Launch in the dark first
Ship changes to shadow traffic or internal users while synthetics and logs watch for regressions. Replay real production requests to catch edge cases and dependency quirks.
Prove error rates, latency, and dependency call patterns stay within budget before exposing customers. Run through rollbacks and flag toggles during the dark phase so you trust them.
Store the dark-launch results and owners in a checklist so everyone knows what "done" means before widening exposure.
Control blast radius
Use feature flags to keep rollout slices tiny and reversible. Start with canary cohorts (employees, beta customers, low-traffic regions) before general release.
Pair rollouts with Watch.Dog alerts tied to the flag so you know when to pause. Alert on business metrics too—conversion, error budgets, and latency budgets.
Document what happens to data during partial rollout (schema changes, dual writes) so you can safely roll back if needed.
Verify before promote
Gate promotion on synthetic checks, dashboards, and a quick runbook review. Require someone to check alarms, logs, and customer support queues before flipping the flag wider.

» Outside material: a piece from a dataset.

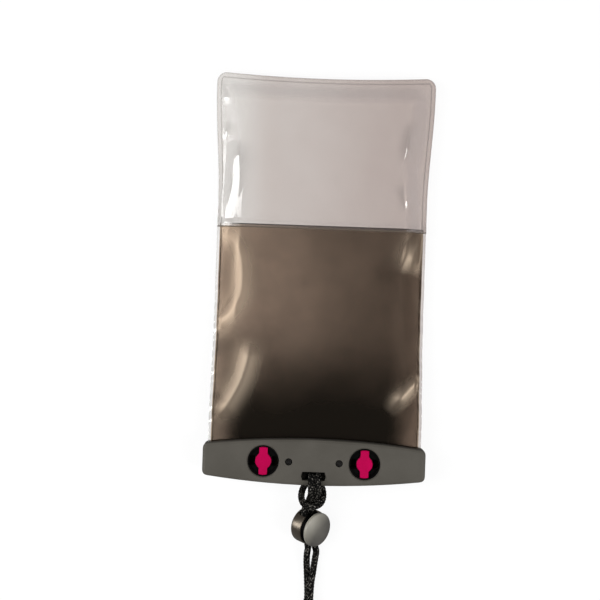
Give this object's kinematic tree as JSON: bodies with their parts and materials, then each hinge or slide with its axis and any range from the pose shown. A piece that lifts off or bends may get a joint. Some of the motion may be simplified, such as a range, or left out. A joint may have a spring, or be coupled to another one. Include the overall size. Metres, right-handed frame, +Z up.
{
  "type": "waterproof phone pouch",
  "caption": "Flat waterproof pouch of clear and smoke film with a quarter-turn sealing clip and a braided neck lanyard with a spring toggle.",
  "frame": {"origin": "on the floor under the middle of the pouch and clip, lying on its front side", "axes": "+X along the clip, +Y from the clip to the pouch's closed end, +Z up out of the back side"},
  "size_m": [0.1034, 0.2967, 0.0216],
  "materials": {
    "clear_film": "clear glossy TPU film",
    "smoke_film": "smoke-tinted glossy TPU film",
    "clip_plastic": "moulded grey plastic, fine matte",
    "black_plastic": "moulded black plastic",
    "magenta_plastic": "moulded magenta plastic",
    "toggle_metal": "glossy gunmetal coat",
    "toggle_plastic": "satin dark grey",
    "spring_steel": "drawn wire",
    "cord": "braided black polyester"
  },
  "bodies": {
    "pouch": {"front_film": "clear_film", "back_window": "clear_film", "back_panel": "smoke_film", "clip_back": "clip_plastic", "clip_front": "clip_plastic", "lock_seat_left": "black_plastic", "lock_seat_right": "black_plastic", "peg_left": "black_plastic", "peg_right": "black_plastic", "toggle_shell": "toggle_metal", "toggle_sleeve": "black_plastic", "toggle_spring": "spring_steel", "lanyard_hitch": "cord", "lanyard_strand_left": "cord", "lanyard_strand_right": "cord", "lanyard_coil": "cord"},
    "lever_left": {"lever_left": "black_plastic", "lock_tab_left": "magenta_plastic"},
    "lever_right": {"lever_right": "black_plastic", "lock_tab_right": "magenta_plastic"},
    "button": {"toggle_button": "toggle_plastic"}
  },
  "joints": [
    {"name": "lever_left_turn", "type": "hinge", "parent": "pouch", "child": "lever_left", "pos_m": [-0.0235, -0.08518, 0.008], "axis": [0, 0, 1], "range_deg": [0, 90]},
    {"name": "lever_right_turn", "type": "hinge", "parent": "pouch", "child": "lever_right", "pos_m": [0.0235, -0.08518, 0.008], "axis": [0, 0, -1], "range_deg": [0, 90]},
    {"name": "toggle_press", "type": "slide", "parent": "pouch", "child": "button", "axis": [-0.6948, 0.1862, -0.6947], "range_m": [0, 0.00115], "stiffness_N_per_m": 1500, "springref_m": -0.003, "deforming": ["toggle_spring"]}
  ]
}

Record rollout decisions so future incidents have context on past changes. Include timestamps, owners, and what "good" looked like when you promoted.
Pause deploys that coincide with other risky events (big traffic days, dependency migrations) to avoid stacked incidents.
Measure success
Track how many incidents were caught during dark launch versus after full rollout. Use that data to tune your exposure steps and flag defaults.
Retire dark-launch flags once the feature is stable to keep your control panel lean.